Usefully, tailored short have - slimming lack of flag-like fabric; a leg-enhancing crop above the knee, and the lure of smartening up your look even more with a casual tailored jacket. This, of course, should never 'match' the shorts in colour and fabric, as last summer's 'short suit' reminded us - a clown-like outfit masquerading as office-wear. 

The snug shorts featured in the picture are by Neil Barratt and come in at just over £200. For similar high street versions  try Topman, H&M and Gap. Now, of course, there's just the matter of how your legs look. I feel a blog coming on...



Turning Japanese: Lucien Pellat-Finet and the collectibility of cashmere art

Goyard's bags, Hermes' ties and Oliver Goldsmith's sunglasses, are products which defy conventional business logic. This gear is insanely expensive and knock-offs pour like a river from Eastern sweatshops. Yet, still these brands thrive like defiantly territorial endangered species, while original pieces hold their price if kept in a box-fresh state. To that list we can add Lucien Pellat-Finet's cashmere sweaters as interpreted by Japanese artist, Mr.

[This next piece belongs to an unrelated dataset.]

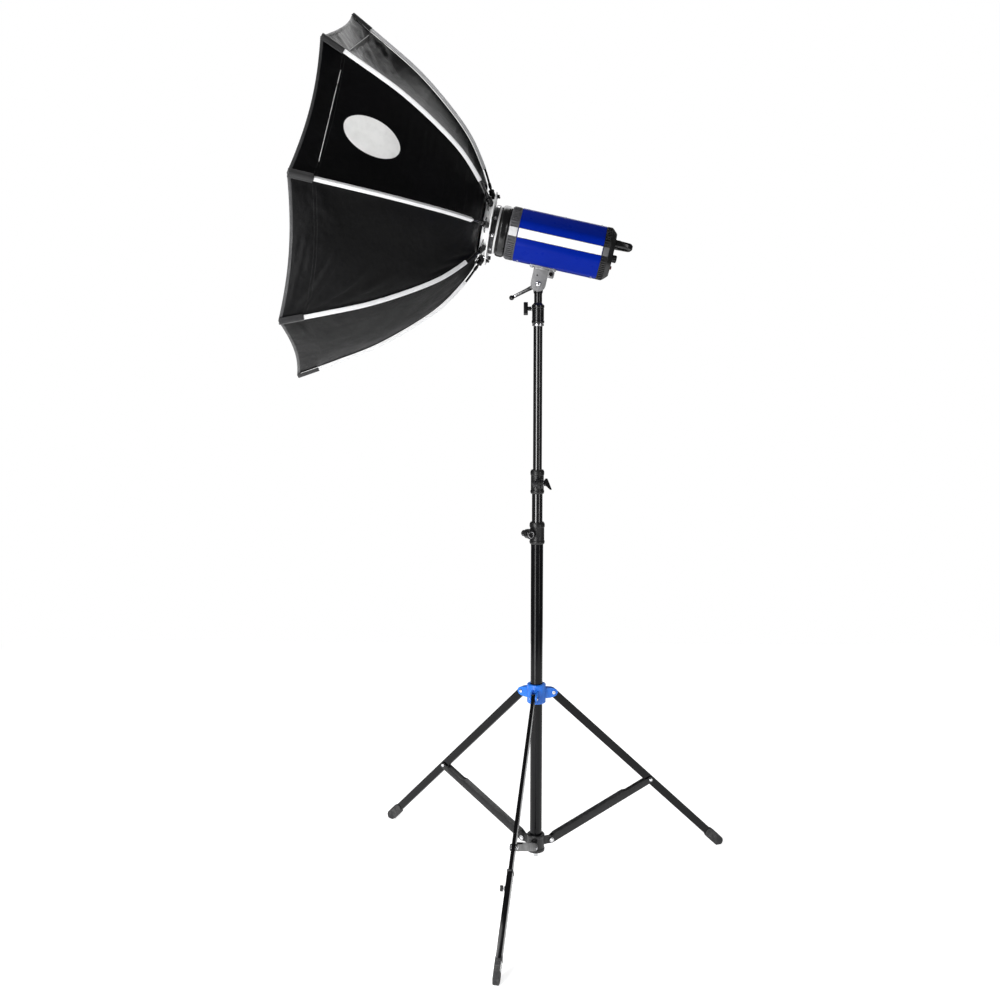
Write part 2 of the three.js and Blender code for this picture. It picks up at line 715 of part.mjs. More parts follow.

There's something heroic about all this. When you can pick up a half decent cashmere sweater for under £50, explain the logic to put down £500 on an entry-level LPF one, which may not look at any different? If you're able to buy into this end of the market (and, of course, the quality of cashmere here is about as good as it gets), it's  in the collaborations where the brand gets interesting. 

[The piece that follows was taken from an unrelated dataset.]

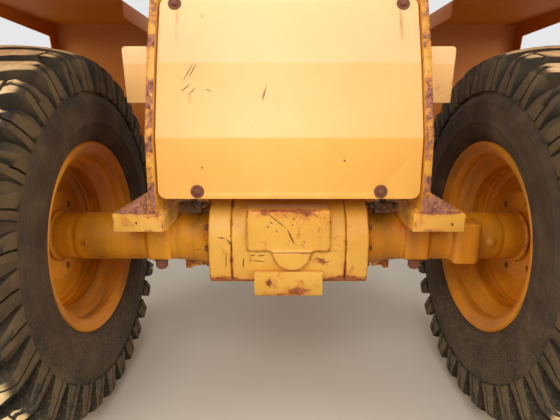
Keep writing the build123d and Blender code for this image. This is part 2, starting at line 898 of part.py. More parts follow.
with BuildPart() as rim_right:
    with BuildSketch(axle_view):
        with BuildLine():
            Polyline([(wheel_plane + u, r) for u, r in rim_outside + rim_inside], close=True)
        make_face()
    revolve(axis=axle_line)
    with BuildSketch(side_view.offset(disc_in)):
        Circle(well_radius - rim_wall + 2.0)
        Circle(disc_bore, mode=Mode.SUBTRACT)
        with PolarLocations(stud_circle / 2, stud_count, start_angle=45):
            Circle(stud_hole_radius, mode=Mode.SUBTRACT)
    extrude(amount=disc_thickness)
    with BuildSketch(axle_view):
        with BuildLine():
            Polyline([(disc_in + u, well_radius - rim_wall + r) for u, r in disc_edge], close=True)
        make_face()
    revolve(axis=axle_line)
rim_right.part.label = "rim_right"

with BuildPart() as rim_left:
    mirror(rim_right.part, about=Plane.YZ)
rim_left.part.label = "rim_left"

# Tyre: half section from the middle of the tread to the bead, as offset and radius
bead_in = rim_half - rim_curl - 8.0
carcass_radius = tyre_radius - tread_depth
tyre_outside = [
    (tread_half - 20.0, carcass_radius - 4.0),
    (tyre_half, bead_radius + 150.0),
    (tyre_half - 16.0, rim_radius + 12.0),
    (rim_half - 10.6, rim_radius - 1.8 + bead_gap),
    (bead_in + 0.5, bead_radius + weld_gap),
]
tyre_inside = [
    (bead_in - 26.0, bead_radius + weld_gap),
    (tyre_half - tyre_wall, carcass_radius - tyre_crown_wall),
]
half_section = tyre_outside + tyre_inside
other_half = [(-u, r) for u, r in reversed(half_section)]
tread_bar = [
    # from the middle of the tread over the shoulder and down the sidewall
    (bar_middle_gap, tyre_radius - 1.0),
    (tread_half - 30.0, tyre_radius - 4.0),
    (tread_half + 4.0, tyre_radius - 22.0),
    (tyre_half - 2.0, bead_radius + 172.0),
    (tyre_half - 14.0, bead_radius + 166.0),
    (tread_half - 40.0, carcass_radius - 26.0),
    (bar_middle_gap, carcass_radius - 12.0),
]
half_pitch = math.radians(180.0 / tread_pitches)

# One pitch of the tyre, between two planes through the axle line: the carcass, a bar on the
# inner side, and half a bar at each end on the outer side
with BuildPart() as tyre_pitch:
    with BuildSketch(axle_view):
        with BuildLine():
            Polyline([(wheel_plane + u, r) for u, r in half_section + other_half], close=True)
        make_face()
    extrude(amount=tyre_radius * math.tan(half_pitch), both=True)
    for side, turn in ((-1, 0.0), (1, half_pitch), (1, -half_pitch)):
        across = (0, -math.sin(turn), math.cos(turn))
        with BuildSketch(Plane(origin=axle_middle, x_dir=(1, 0, 0), z_dir=across)):
            with BuildLine():
                Polyline([(wheel_plane + side * u, r) for u, r in tread_bar], close=True)
            make_face()
        extrude(amount=bar_width / 2, both=True)
    for turn, kept in ((half_pitch, Keep.BOTTOM), (-half_pitch, Keep.TOP)):
        across = (0, -math.sin(turn), math.cos(turn))
        split(bisect_by=Plane(origin=axle_middle, x_dir=(1, 0, 0), z_dir=across), keep=kept)

pitches = [
    tyre_pitch.part.rotate(axle_line, 360.0 * n / tread_pitches - tread_turn)
    for n in range(tread_pitches)
]
with BuildPart() as tyre_right:
    add(pitches)
tyre_right.part.label = "tyre_right"

with BuildPart() as tyre_left:
    mirror(tyre_right.part, about=Plane.YZ)
tyre_left.part.label = "tyre_left"

pieces = [
    side_plate_right, side_plate_left,
    boom_pivot_boss_right, boom_pivot_boss_left,
    lift_pivot_boss_right, lift_pivot_boss_left,
    cover_panel, cover_tabs,
    axle_pad_right, axle_pad_left,
    front_cross_member, tower_cross_tube, tilt_cylinder_lugs,
    rear_bulkhead, lower_hinge_plate, upper_hinge_plate,
    steering_lug_right, steering_lug_left,
    side_lug_right, side_lug_left,
    mudguard_right, mudguard_left,
    mudguard_brackets_right, mudguard_brackets_left,
    axle_centre_housing, drum_ring_right, drum_ring_left,
    axle_arm_right, axle_arm_left, axle_bolts, jacking_foot,
    pinion_carrier, input_flange,
    hub_right, hub_left, rim_right, rim_left, tyre_right, tyre_left,
]
for piece in pieces:
    export_step(piece.part, f"parts/{piece.part.label}.step")
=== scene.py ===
# %% [markdown]
# # A wheel loader's front frame section
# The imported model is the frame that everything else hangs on: steel plates, a drive axle
# and two wheels, all in metres. This lesson dresses it. It starts with the camera, so that
# every later choice can be judged from the right place.

# %% Load the frame
import json
import math

import bmesh
import bpy
from mathutils import Matrix, Vector, noise
from mathutils.bvhtree import BVHTree
from mathutils.geometry import interpolate_bezier


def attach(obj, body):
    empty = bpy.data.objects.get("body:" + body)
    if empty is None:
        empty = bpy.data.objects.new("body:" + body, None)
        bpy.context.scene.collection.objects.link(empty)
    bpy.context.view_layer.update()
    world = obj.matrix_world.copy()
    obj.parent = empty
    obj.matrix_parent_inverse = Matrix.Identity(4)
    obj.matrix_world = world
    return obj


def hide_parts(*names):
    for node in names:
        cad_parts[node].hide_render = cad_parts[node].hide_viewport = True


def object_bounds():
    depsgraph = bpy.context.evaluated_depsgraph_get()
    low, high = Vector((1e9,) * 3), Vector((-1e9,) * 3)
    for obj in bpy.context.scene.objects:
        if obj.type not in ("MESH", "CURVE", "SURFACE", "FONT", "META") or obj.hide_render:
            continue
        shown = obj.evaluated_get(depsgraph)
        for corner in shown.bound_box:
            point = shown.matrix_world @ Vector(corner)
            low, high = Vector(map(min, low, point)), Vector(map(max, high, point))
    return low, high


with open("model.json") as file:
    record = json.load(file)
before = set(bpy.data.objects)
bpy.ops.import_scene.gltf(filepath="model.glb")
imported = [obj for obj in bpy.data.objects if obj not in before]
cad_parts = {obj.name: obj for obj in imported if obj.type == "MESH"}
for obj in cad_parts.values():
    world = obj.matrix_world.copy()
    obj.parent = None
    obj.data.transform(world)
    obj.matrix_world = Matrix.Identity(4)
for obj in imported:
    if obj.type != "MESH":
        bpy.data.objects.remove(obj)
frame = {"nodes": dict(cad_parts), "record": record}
cad_box = [list(corner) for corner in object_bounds()]
print("the CAD box runs from", cad_box[0], "to", cad_box[1])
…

Acknowledging the importance of the Japanese market, Pellat-Finet has collaborated with Japanese artists including Murakami in past seassons, ensuring a market for his sweaters in Tokyo and the world beyond. The collaboration this year with  Mr., whose work has a retro kitsch manga appeal, makes your purchase not only wearable (in an ironic, kidult kind of way), but collectible too. This stuff will never be made again and these pieces will likely hold their value in years to come.  Which, of course, can never be said for that bobbled up piece of tat from the high street masquerading as the real thing.

Sunday, 10 May 2009

Surprisingly long lasting gear - Prada's indestructable trainers

While tramping across my local shingle beach - feet firmly shod in an eight-year-old pair of battered Prada linea rosa trainers (linea rosa? aka Prada Sport) - I considered the following: what other trainer brand would still be holding up to weekend-wear on unforgiving flint rocks after that tsunami of years? You tell me. It's as if the dense rubber sole, leather upper and thick laces are made of some bullet-proof material that nobody else has stumbled upon apart from those clever folks at Prada. 

If Plato were around, these trainers (which, let's face it, are lifestyle shoes, rather than sports friendly) would be praised for being  perfect Forms, sent down to us from the Olympan gods. Which, come to think of it, these silvered leather toes would look quite cool poking out from under your toga. I'll keep you posted when these sturdy faithfuls do finally kick the bucket, as long as they don't outlast me.

Friday, 8 May 2009

Flat pack: 5 thoughts about cap wearing

1. The cap's peak gives useful shade for your eyes and protects your head from excessive sun exposure.
2. Lightweight styles from a brand like Kangol are made from an open mesh fabric - keeping hot heads cool.
3. The cap sets off jeans and trainers as much as a dressed-down suit (if you're wearing a tie, lose the cap - too many details dilute your image).
4. Match the colour of your cap with another thing you're wearing - a navy cap with indigo jeans is a good starting point. Remember, co-ordination = smart.
5.  Felted wool and cashmere mix versions in the winter - as Guy Ritchie can verify - keep that third of body heat you lose through your head under wraps. 

Crease-free shirts without an iron. What's your secret, Dave?

It has been common knowledge for some time now that life is too short to peel a mushroom; which leaves us with the tricky conundrum of whether there's enough time to fold back a French cuff, cover it with a damp cloth and press down firmly on it with a hot iron.  When I'm styling photo shoots  I'll use a nifty steamer to get creases out of shirts, suits etc.. At home I avoid the whole grisly process by doing the following and suggest you do the same:1. Turn down the speed of your washing machine spin cycle to 800 rpm. This stops your shirts becoming too creased through central fugal road kill. 2. Empty the washing machine the instant the cycle has completed. Clothes start to dry and deepen their creases while hanging out in the drum like a bunch of old soaks. 3. Shake out creases from washed shirts by holding them at the shoulders.  The more they're shaken, the less creases they'll hold. Two vigorous shakes should do it. And finally, 4. Hang each shirt on it's own individual hanger to dry and do the button up at the neck while flattening down the collar. This keeps the shape neat while the shirt dries. Hey presto! Crease-free shirts leaving you much more time to read fascinating time-saving tips on this blog.